De Memórias do fogo – As caras e as máscaras – Eduardo Galeano

quinta-feira, 24 de março de 2011

Não custa

Deita no chão de casa e para um pouco pra olhar o céu. É economizar energia e ao mesmo tempo tirar uma horinha da nossa vida agitada pra sentir a música da vida, aproveitar pra bater um papo olhando a lua ao lado das pessoas que você mais ama e que nunca escuta. Deixe o planeta respirar e respire também.
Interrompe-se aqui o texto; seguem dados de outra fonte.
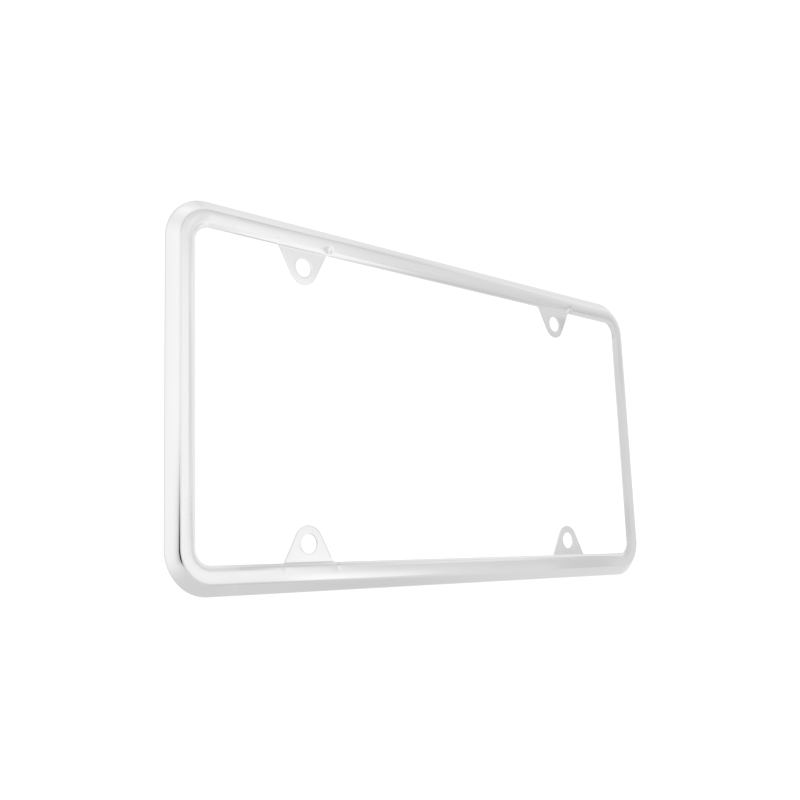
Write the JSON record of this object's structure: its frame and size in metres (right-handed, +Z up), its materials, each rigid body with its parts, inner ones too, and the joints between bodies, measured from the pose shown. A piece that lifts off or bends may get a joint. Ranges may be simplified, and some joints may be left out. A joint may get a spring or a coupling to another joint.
{
  "type": "number plate holder",
  "caption": "Slim rectangular stamped frame with a sloped flange, crowned face, rolled inner edge and pierced screw tabs that holds a number plate on a vehicle.",
  "frame": {"origin": "centre of the screw hole pattern, on the plane of the backs of the tabs", "axes": "+X along the plate, +Z up, -Y out of the front face towards the viewer, +Y towards the vehicle"},
  "size_m": [0.3124, 0.0046, 0.1604],
  "materials": {
    "chrome": "bright plated, lightly polished stamping"
  },
  "bodies": {
    "root": {"plate_frame": "chrome"}
  },
  "joints": []
}
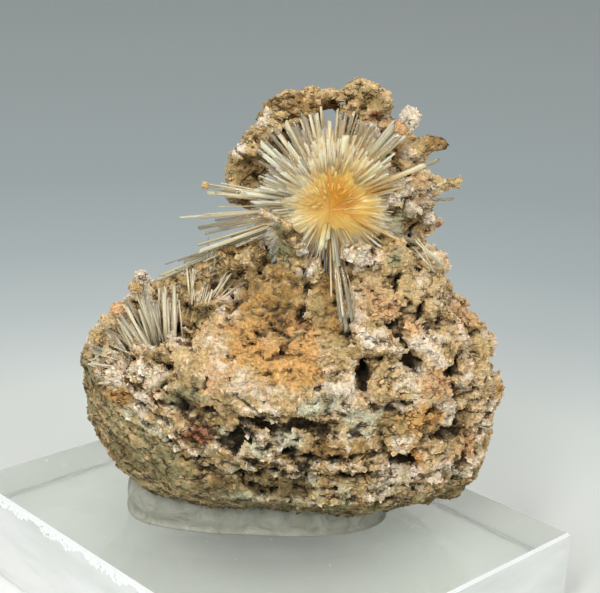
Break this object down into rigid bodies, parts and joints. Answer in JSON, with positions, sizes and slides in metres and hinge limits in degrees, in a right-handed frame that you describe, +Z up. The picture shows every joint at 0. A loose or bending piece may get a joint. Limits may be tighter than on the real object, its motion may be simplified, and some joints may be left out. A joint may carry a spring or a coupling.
{
  "type": "aragonite specimen",
  "caption": "Lumpy tan rock with a hood around a honey-cored ball of clear aragonite needles and a needle fan on its shoulder, set in putty on a clear acrylic block.",
  "frame": {"origin": "centre of the clear block's underside, on the surface it stands on", "axes": "+Z up, +X along the block's long side, +Y along its short side; the specimen faces the block's corner between +X and -Y"},
  "size_m": [0.061, 0.0512, 0.0673],
  "materials": {
    "clear_acrylic": "clear, polished faces and narrow polished chamfers",
    "putty": "off-white museum putty, smooth and slightly waxy, pressed by hand",
    "rock": "rough tan, ochre and grey-green matrix with white and orange crusts",
    "honey_aragonite": "glassy needles, honey yellow at the core and colourless at the tips",
    "clear_aragonite": "glassy, nearly colourless needles, some with tan crusted tips"
  },
  "bodies": {
    "root": {"acrylic_block": "clear_acrylic", "mounting_putty": "putty", "matrix_rock": "rock", "main_spray": "honey_aragonite", "left_spray": "clear_aragonite"}
  },
  "joints": []
}
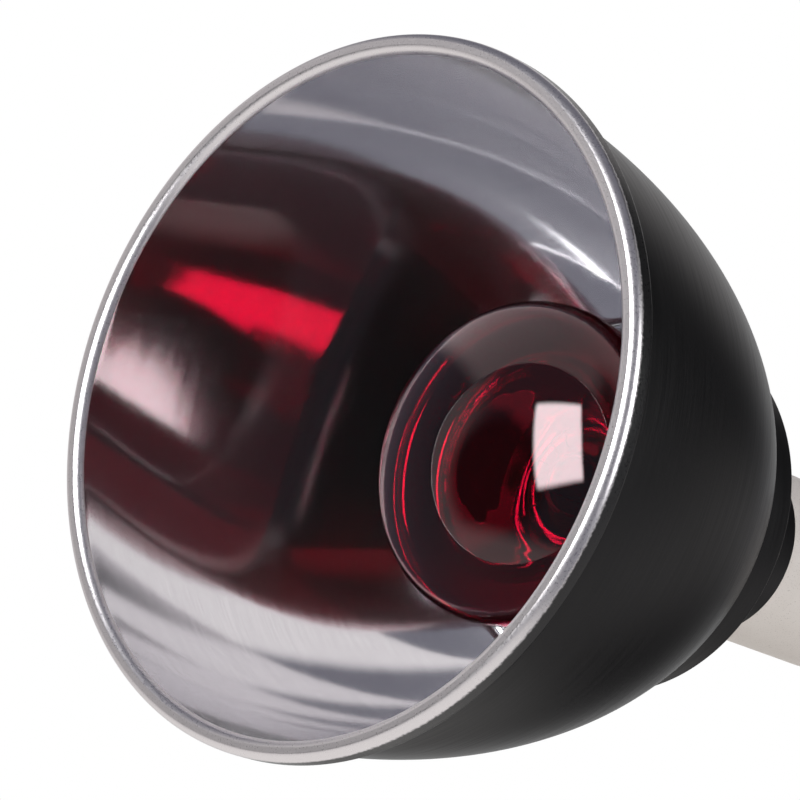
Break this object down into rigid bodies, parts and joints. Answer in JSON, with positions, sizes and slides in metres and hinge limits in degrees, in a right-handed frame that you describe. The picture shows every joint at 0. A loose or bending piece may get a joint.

Você pode ter uma grande surpresa. =D

É SÁBADO, 27 DE MARÇO, ENTRE 20h30 E 21h30 (HORA DE BRASÍLIA)

quinta-feira, 24 de fevereiro de 2011

O senhor da abundância


Aperto. Suor mesmo a 10 graus centígrados e baixo uma chuvinha fina. Nas mãos das pessoas carrinhos, cestinhas com comidinhas pequenininhas e mais uma grande variedade de inhos. Esses mês tudo é inho. É tempo de miniaturas em La Paz. É tempo da feira de Alasitas. Todos saem para comprar em miniatura as coisas que desejam ter grandes. O frio ar paceño fica com um cheiro forte de palo santo. É que além de comprar tem que fazer ch’allar com um yatiri, um bruxo andino, o que cria o vínculo entre o desejo das pessoas e o senhor das Alasitas, Ekeko. Ele vai fazer o pequenino ser grande. O Ekeko. Senhor da Abundância.
Também há cerimoniazinhas. As pessoas se casam, fazem batismos e até divórcios. Compram casas, lotes, planejam viagens e tiram passaportes. E recebem seus documentinhos. Tudo jurado em cartorinhos e devidamente selado com carimbinhos.
La Paz sempre tem uma certa magia no ar, mas essa época é especial, doce. Nossas casas ficam com um cheiro bom de flores com mel e açúcar. O pequenininho é também uma sementinha no coração de que tudo vai dar certo. Agora a esperança para mim tem cheiro, e é fumaça de palo santo. É flor e suor. É maçã-do-amor e miniatura de pão e rosquinhas.
Eu também já fiz minhas comprinhas em Alasitas. Infelizmente ainda não se pode comprar um bloguinho. Mas junto com tantos projetos, O Sussurro e a opinião de todos vocês é muito importante para mim. Essa é minha primeira postagem de 2011. E aqui, desde Los Andes, desejo a todos muita sorte e agradeço por estarem comigo. Esse ano vai ser espetacular. Vocês podem ver? Eu sim, ta evidente nesse sorriso maroto do Ekeko.